Nigeria and Kenya present additional test cases. Nigeria is Africa's largest crypto market by volume, with active retail participation in prediction platforms and a developing regulatory framework grappling with the same classification questions now before the Sixth Circuit. Kenya has an active prediction market brokerage ecosystem, no current blocking orders, and a large mobile-money user base that makes it a natural addressable market for these products. Both countries are watching the US proceedings closely, and a definitive ruling on whether sports contracts are commodities or gambling products would directly inform how their regulators respond.
What Comes Next
The Sixth Circuit is not the only court weighing this question. The Third Circuit ruled 2-1 in April 2026 in favor of Kalshi against New Jersey, while the Ninth Circuit has indicated it may reach a different conclusion. That circuit split makes Supreme Court review likely by late 2026 or 2027, meaning the fundamental legal question could remain unresolved for another year or two.

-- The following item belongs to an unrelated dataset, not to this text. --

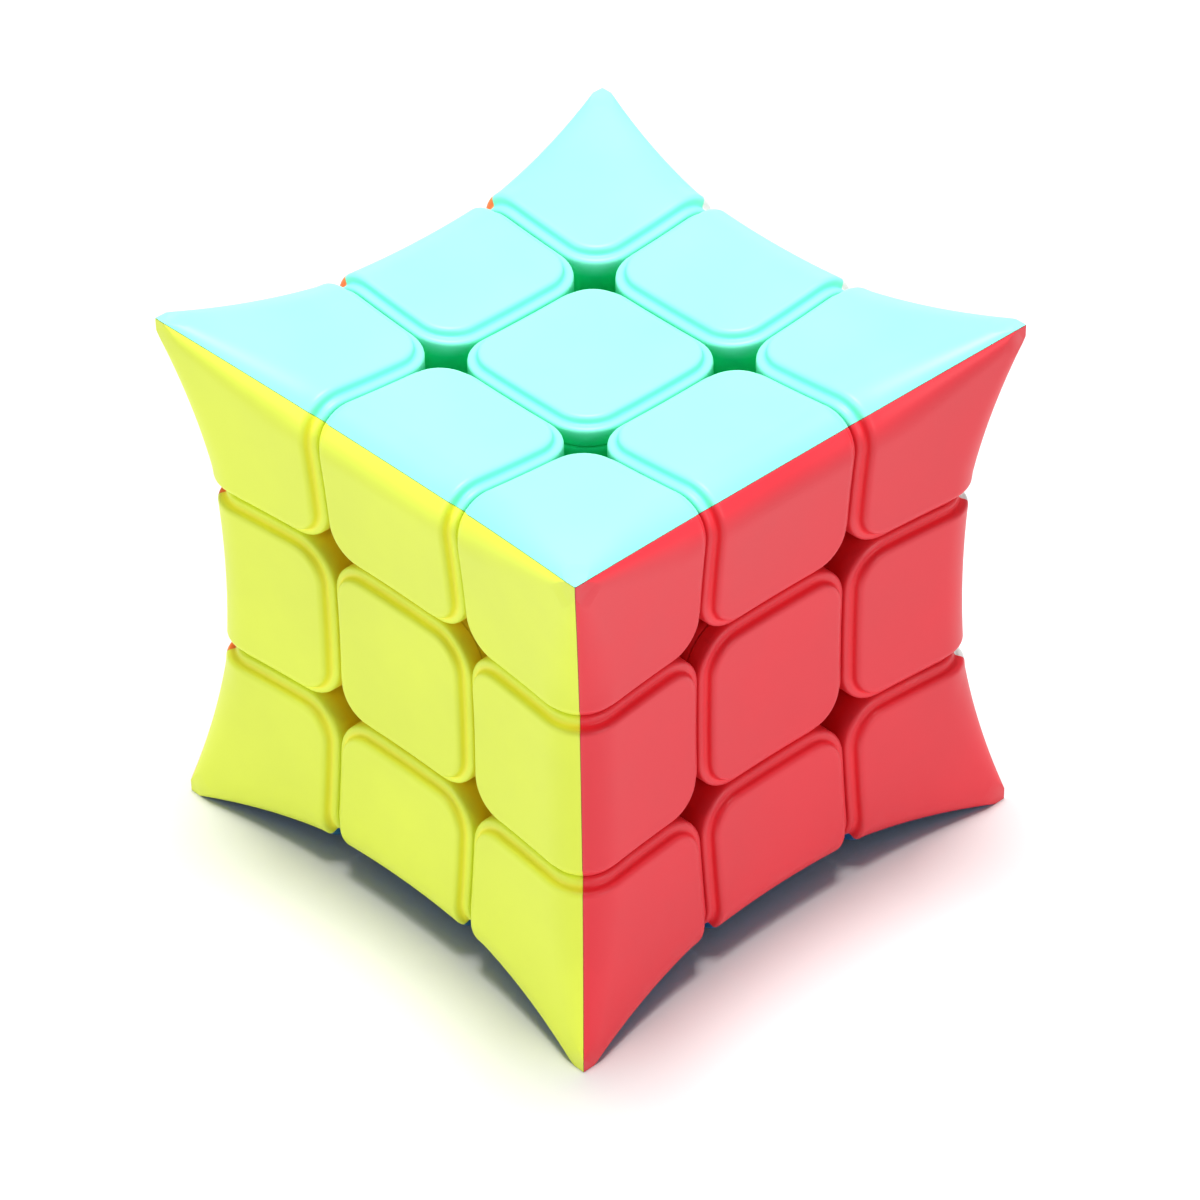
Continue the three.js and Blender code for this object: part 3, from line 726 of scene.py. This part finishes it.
# The raised tile's rim: (how far in from the piece's side, how far below the tile, how much in the crease)
TILE_PROFILE = [
    (1.75, 0.00, 0.0), (1.50, 0.00, 0.0), (1.36, 0.02, 0.0), (1.22, 0.07, 0.0), (1.11, 0.15, 0.1),
    (1.03, 0.27, 0.4), (0.97, 0.42, 0.8), (0.93, 0.57, 1.0), (0.88, 0.69, 1.0), (0.80, 0.78, 1.0),
    (0.69, 0.82, 0.7), (0.54, 0.83, 0.3), (0.38, 0.84, 0.1), (0.24, 0.88, 0.0), (0.12, 0.96, 0.0),
    (0.04, 1.08, 0.1), (0.00, 1.26, 0.3), (0.00, 1.70, 0.5),
]
CAP_UNDERSIDE = 22.6
SPIGOT = 3.05
SPIGOT_DEPTH = 1.2


def flat_under(rows):
    return np.stack([rows[..., 0], rows[..., 1], np.full(rows.shape[:2], CAP_UNDERSIDE)], -1)


cap_mesh = tile_block("cap", centre_grid, closed_rim, flat_under, TILE_PROFILE)
SPIGOT_CHAMFER = 0.3
SPIGOT_SUNK = 0.5
spigot_end, spigot_root = CAP_UNDERSIDE - SPIGOT_DEPTH, CAP_UNDERSIDE + SPIGOT_SUNK
SPIGOT_OUTLINE = [(0, spigot_end), (SPIGOT - SPIGOT_CHAMFER, spigot_end), (SPIGOT, spigot_end + SPIGOT_CHAMFER)]
SPIGOT_OUTLINE += [(SPIGOT, spigot_root), (0, spigot_root)]
cap_mesh = finished(worked(cap_mesh, ("UNION", turned_mesh("spigot", SPIGOT_OUTLINE, 48))))
for face, turn in FACES.items():
    name, body = f"cap_{face}", CENTRE_MOVES_WITH[face]
    place(name, cap_mesh, turn, PLASTICS[face], PLASTIC_COLOURS[face][0], [f"centre_cap_{face}"], body)

# ---------------------------------------------------------------- edges
# An edge piece is two hollow half shells of different colours, pressed together on the slanting plane between
# their two faces, where a hairline shows. A pale foot glued in under them runs in the track below the centres.

HAIRLINE = 0.03
WALL = 2.1
CAVITY_TOP = 23.0
EDGE_FLOOR = 22.0
FOOT_NEAR = 5.2
FOOT_FAR = 4.8
FOOT_INNER = 14.254
FOOT_PORE = 1.6
PORE_START = 8
HOLLOW_START = 8.0
FOOT_BEVEL = 0.25
FOOT_BLOCK = 20
FOOT_SUNK = 0.4
SEAM_ROWS = 22
SEAM_CROWDING = 1.45


def seam_height(along, drop):
    along, drop = np.broadcast_arrays(np.asarray(along, float), drop)
    return root(lambda e: outside(along, e, e, drop), np.abs(along))


def seam_shares(count):
    """Shares from 0 to 1, closer together towards 1, where the body is rounded."""
    return 1 - (1 - np.arange(1, count + 1) / count) ** SEAM_CROWDING


def edge_grid(inset, drop):
    """Rows of points over an edge's tile: x along the edge, y from the inner side out to the seam, z up."""
    arc, half = PIECE_CORNER - inset, FAR - inset
    arc_end = NEAR + inset + arc
    turn = np.linspace(0, pi / 2, ARC_STEPS + 1)
    share = np.linspace(-1, 1, COLUMNS + 1)
    x_arc = (half - arc + arc * np.sin(turn))[:, None] * share[None, :]
    y_arc = np.repeat((arc_end - arc * np.cos(turn))[:, None], COLUMNS + 1, 1)
    x = half * share
    seam = seam_height(x, drop)
    y_rest = arc_end + seam_shares(SEAM_ROWS)[:, None] * (seam[None, :] - arc_end)
    x = np.concatenate([x_arc, np.repeat(x[None, :], SEAM_ROWS, 0)])
    y = np.concatenate([y_arc, y_rest])
    z = face_height(x, y, drop)
    z[-1] = seam
    return np.stack([x, y, z], -1)


def open_rim(n):
    return np.concatenate([n[:0:-1, 0], n[0], n[1:, -1]])


def edge_under(rows):
    """A half shell's inner side: the track's sphere, then the slanting plane between the colours."""
    x, y, z = rows[..., 0], rows[..., 1], rows[..., 2]
    return np.stack([x, y, np.minimum(np.maximum(track_height(x, y), y), z)], -1)


def half_space(direction, distance):
    """A large block that holds all beyond a distance along a direction."""
    slab = box_mesh("half_space", (-60, -60, 0), (60, 60, 60))
    slab.transform(Matrix.Translation((0, 0, distance)))
    slab.transform(direction.to_track_quat("Z", "Y").to_matrix().to_4x4())
    return slab


def bar_mesh(radius, low, high, direction):
    made = turned_mesh("bar", [(0, low), (radius, low), (radius, high), (0, high)], 32)
    made.transform(direction.to_track_quat("Z", "Y").to_matrix().to_4x4())
    return made


EDGE_DIAGONAL = Vector((0, 1, 1)).normalized()
hollow = worked(
    box_mesh("hollow", (WALL - FAR, NEAR + WALL, HOLLOW_START), (FAR - WALL, CAVITY_TOP, CAVITY_TOP)),
    ("INTERSECT", half_space(EDGE_DIAGONAL, EDGE_FLOOR)),
)
edge_mesh = tile_block("edge_shell", edge_grid, open_rim, edge_under, TILE_PROFILE, seams=1)
edge_mesh = worked(edge_mesh, ("DIFFERENCE", hollow))
edge_mesh.transform(Matrix.Translation((0, 0, HAIRLINE)))
edge_mesh = finished(edge_mesh)

edge_foot_mesh = worked(
    box_mesh("foot", (-FOOT_FAR, FOOT_NEAR, FOOT_NEAR), (FOOT_FAR, FOOT_BLOCK, FOOT_BLOCK)),
    ("INTERSECT", ball_mesh("track", UNDER_TRACK)),
    ("UNION", box_mesh("neck", (-FOOT_FAR, NEAR, NEAR), (FOOT_FAR, FOOT_BLOCK, FOOT_BLOCK))),
    ("DIFFERENCE", half_space(EDGE_DIAGONAL, EDGE_FLOOR - FOOT_SUNK)),
    ("DIFFERENCE", ball_mesh("inside", FOOT_INNER)),
    ("DIFFERENCE", bar_mesh(FOOT_PORE, PORE_START, EDGE_FLOOR + 1, EDGE_DIAGONAL)),
    bevel=FOOT_BEVEL,
)
edge_foot_mesh = finished(edge_foot_mesh)
inner_plastic = moulded_plastic("inner_plastic", (0.46, 0.48, 0.47), (0.13, 0.14, 0.14), Base_Roughness=0.40)

RING = ["back", "left", "front", "right"]
RING_UNDER = ["front", "right", "back", "left"]
OTHER_HALF = Matrix(((-1, 0, 0), (0, 0, 1), (0, 1, 0)))


def quarter_turns(x, z):
    return Matrix.Rotation(z * pi / 2, 3, "Z") @ Matrix.Rotation(x * pi / 2, 3, "X")


def place_edge(node, seat, first, second, body):
    place(f"{node}_foot", edge_foot_mesh, seat, inner_plastic, "inner_plastic", [node], body)
    for face, turn in ((first, seat), (second, seat @ OTHER_HALF)):
        place(f"{node}_{face}", edge_mesh, turn, PLASTICS[face], PLASTIC_COLOURS[face][0], [node], body)


for k in range(4):
    for layer, half, ring in (("up", 0, RING), ("down", 2, RING_UNDER)):
        place_edge(f"edge_{layer}_{ring[k]}", quarter_turns(half, k), layer, ring[k], f"{layer}_layer")
    first, second = RING[k], RING[(k + 3) % 4]
    place_edge(f"edge_{first}_{second}", quarter_turns(0, k) @ Matrix.Rotation(pi / 2, 3, "Y"), second, first, "core")

# ---------------------------------------------------------------- corners
# A corner piece is three hollow shells of different colours round one point. They are clipped together over the
# spigot of a pale foot, which the edges' feet hold in.

CROWDING = 1.6
FOOT_JOINT = 0.2
HOLLOW = NEAR + WALL + FOOT_JOINT
FOOT_SEAT = 22.585
NECK_INSET = 1.0
SPIGOT_RISE = 1.6
FOOT_POCKET = 2.2
POCKET_END = 19.0


def ray_seam_height(slope, drop):
    slope, drop = np.broadcast_arrays(np.asarray(slope, float), drop)
    return root(lambda e: outside(slope * e, e, e, drop), np.full(slope.shape, 10.0))


def corner_grid(inset, drop):
    """Rows of points over a corner's tile. Both its inner sides start at the middle of their common arc."""
    arc, inner = PIECE_CORNER - inset, NEAR + inset
    seam = float(seam_height(inner, drop))
    turn = np.linspace(pi / 4, pi / 2, ARC_STEPS // 2 + 1)
    along = np.concatenate([
        inner + arc * (1 - np.cos(turn)),
        inner + arc + seam_shares(SEAM_ROWS) * (seam - inner - arc),
    ])
    across = np.concatenate([inner + arc * (1 - np.sin(turn)), np.full(SEAM_ROWS, inner)])
    side = np.stack([along, across], -1)
    share = (along - along[0]) / (seam - along[0])
    slope = inner / seam + (1 - inner / seam) * (1 - (1 - share) ** CROWDING)
    height = ray_seam_height(slope, drop)
    edge = np.stack([height, slope * height], -1)
    s, t = share[None, :, None], share[:, None, None]
    from_sides = (1 - t) * side[None] + t * edge[None, :, ::-1] + (1 - s) * side[:, None, ::-1] + s * edge[:, None]
    from_ends = (1 - s) * (1 - t) * side[0] + s * (1 - t) * side[-1]
    from_ends = from_ends + (1 - s) * t * side[-1][::-1] + s * t * edge[-1]
    x, y = np.moveaxis(from_sides - from_ends, -1, 0)
    z = face_height(x, y, drop)
    z[:, -1] = x[:, -1]
    z[-1] = y[-1]
    return np.stack([x, y, z], -1)


def corner_rim(n):
    return np.concatenate([n[:0:-1, 0], n[0]])


def corner_under(rows):
    """A third shell's inner side: the joint with the foot, then the two slanting planes between the colours."""
    x, y, z = rows[..., 0], rows[..., 1], rows[..., 2]
    joint = FOOT_SEAT * sqrt(3) - x - y
    return np.stack([x, y, np.minimum(np.maximum(joint, np.maximum(x, y)), z)], -1)


CORNER_DIAGONAL = Vector((1, 1, 1)).normalized()
corner_mesh = tile_block("corner_shell", corner_grid, corner_rim, corner_under, TILE_PROFILE, seams=2)
corner_mesh = worked(
    corner_mesh,
    ("DIFFERENCE", box_mesh("hollow", (HOLLOW,) * 3, (CAVITY_TOP,) * 3)),
    ("DIFFERENCE", half_space(Vector((0, 0, 1)), TIP_FLAT - HAIRLINE)),
)
corner_mesh.transform(Matrix.Translation((0, 0, HAIRLINE)))
corner_mesh = finished(corner_mesh)

neck = worked(
    box_mesh("neck", (NEAR + NECK_INSET,) * 3, (CAVITY_TOP,) * 3),
    ("DIFFERENCE", half_space(CORNER_DIAGONAL, FOOT_SEAT - FOOT_JOINT)),
)
spigot = worked(
    box_mesh("spigot", (HOLLOW + FOOT_JOINT,) * 3, (CAVITY_TOP,) * 3),
    ("DIFFERENCE", half_space(CORNER_DIAGONAL, FOOT_SEAT + SPIGOT_RISE)),
)
corner_foot_mesh = worked(
    box_mesh("foot", (FOOT_NEAR,) * 3, (FOOT_BLOCK,) * 3),
    ("INTERSECT", ball_mesh("track", UNDER_TRACK)),
    ("DIFFERENCE", ball_mesh("inside", FOOT_INNER)),
    ("UNION", neck),
    ("UNION", spigot),
    ("DIFFERENCE", bar_mesh(FOOT_POCKET, PORE_START, POCKET_END, CORNER_DIAGONAL)),
    bevel=FOOT_BEVEL,
)
corner_foot_mesh = finished(corner_foot_mesh)

NEXT_THIRD = Matrix(((0, 0, 1), (1, 0, 0), (0, 1, 0)))
for k in range(4):
    for layer, half, ring in (("up", 0, RING), ("down", 2, RING_UNDER)):
        seat = quarter_turns(half, k)
        beside = ring[(k + 3) % 4] if layer == "up" else ring[(k + 1) % 4]
        ending, body = f"{layer}_{ring[k]}_{beside}", f"{layer}_layer"
        foot_node = f"corner_foot_{ending}"
        place(f"foot_of_{ending}", corner_foot_mesh, seat, inner_plastic, "inner_plastic", [foot_node], body)
        for face in (layer, beside, ring[k]):
            name, slot = f"corner_{ending}_{face}", PLASTIC_COLOURS[face][0]
            place(name, corner_mesh, seat, PLASTICS[face], slot, [f"corner_{ending}"], body)
            seat = seat @ NEXT_THIRD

During that window, non-US regulators, platform developers, and users will be operating without clarity on whether these products are financial instruments subject to commodity law, gambling products subject to consumer protection and gaming law, or something that falls into neither category cleanly. Jurisdictions from South Africa to Nigeria to India are already setting their own precedents in the absence of US guidance, and the longer domestic courts remain divided, the more durable those local frameworks become.